### [Data excerpt]
********************

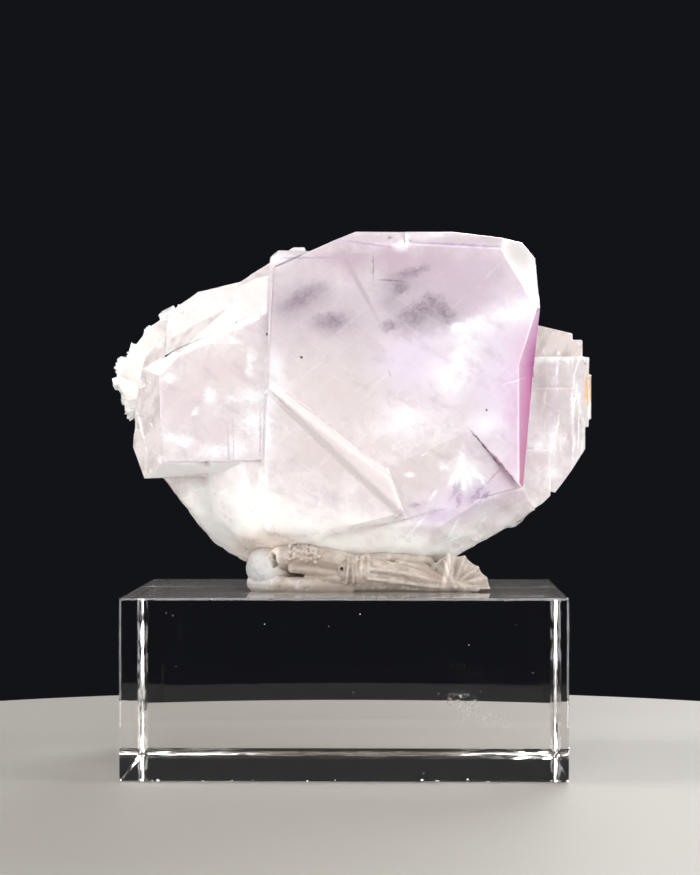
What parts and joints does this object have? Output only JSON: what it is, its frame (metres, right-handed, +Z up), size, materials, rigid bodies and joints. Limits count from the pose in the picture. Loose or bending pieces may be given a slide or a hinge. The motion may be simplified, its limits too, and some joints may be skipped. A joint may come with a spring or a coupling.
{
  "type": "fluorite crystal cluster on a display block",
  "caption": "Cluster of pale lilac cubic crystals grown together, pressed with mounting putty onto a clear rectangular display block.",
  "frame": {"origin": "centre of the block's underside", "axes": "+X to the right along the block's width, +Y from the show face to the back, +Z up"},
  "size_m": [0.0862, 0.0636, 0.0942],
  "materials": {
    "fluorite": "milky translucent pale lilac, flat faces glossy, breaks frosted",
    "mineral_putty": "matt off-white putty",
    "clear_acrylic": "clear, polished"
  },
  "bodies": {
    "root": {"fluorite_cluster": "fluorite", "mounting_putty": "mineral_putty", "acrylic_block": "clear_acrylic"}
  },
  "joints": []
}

********************

### [Set exercise]
Output all of the data above without any alteration.

### [Completed task]
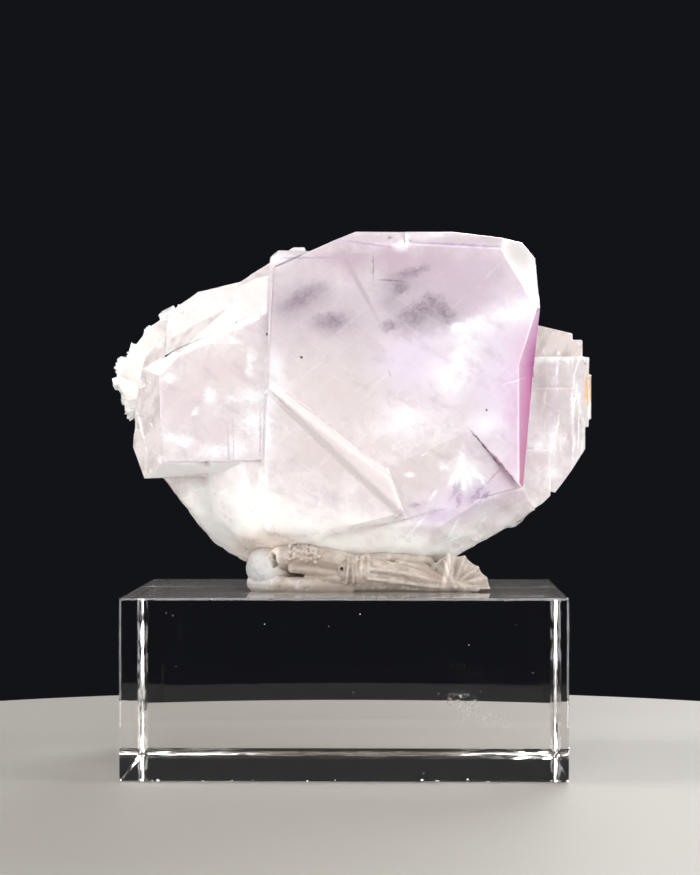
What parts and joints does this object have? Output only JSON: what it is, its frame (metres, right-handed, +Z up), size, materials, rigid bodies and joints. Limits count from the pose in the picture. Loose or bending pieces may be given a slide or a hinge. The motion may be simplified, its limits too, and some joints may be skipped. A joint may come with a spring or a coupling.
{
  "type": "fluorite crystal cluster on a display block",
  "caption": "Cluster of pale lilac cubic crystals grown together, pressed with mounting putty onto a clear rectangular display block.",
  "frame": {"origin": "centre of the block's underside", "axes": "+X to the right along the block's width, +Y from the show face to the back, +Z up"},
  "size_m": [0.0862, 0.0636, 0.0942],
  "materials": {
    "fluorite": "milky translucent pale lilac, flat faces glossy, breaks frosted",
    "mineral_putty": "matt off-white putty",
    "clear_acrylic": "clear, polished"
  },
  "bodies": {
    "root": {"fluorite_cluster": "fluorite", "mounting_putty": "mineral_putty", "acrylic_block": "clear_acrylic"}
  },
  "joints": []
}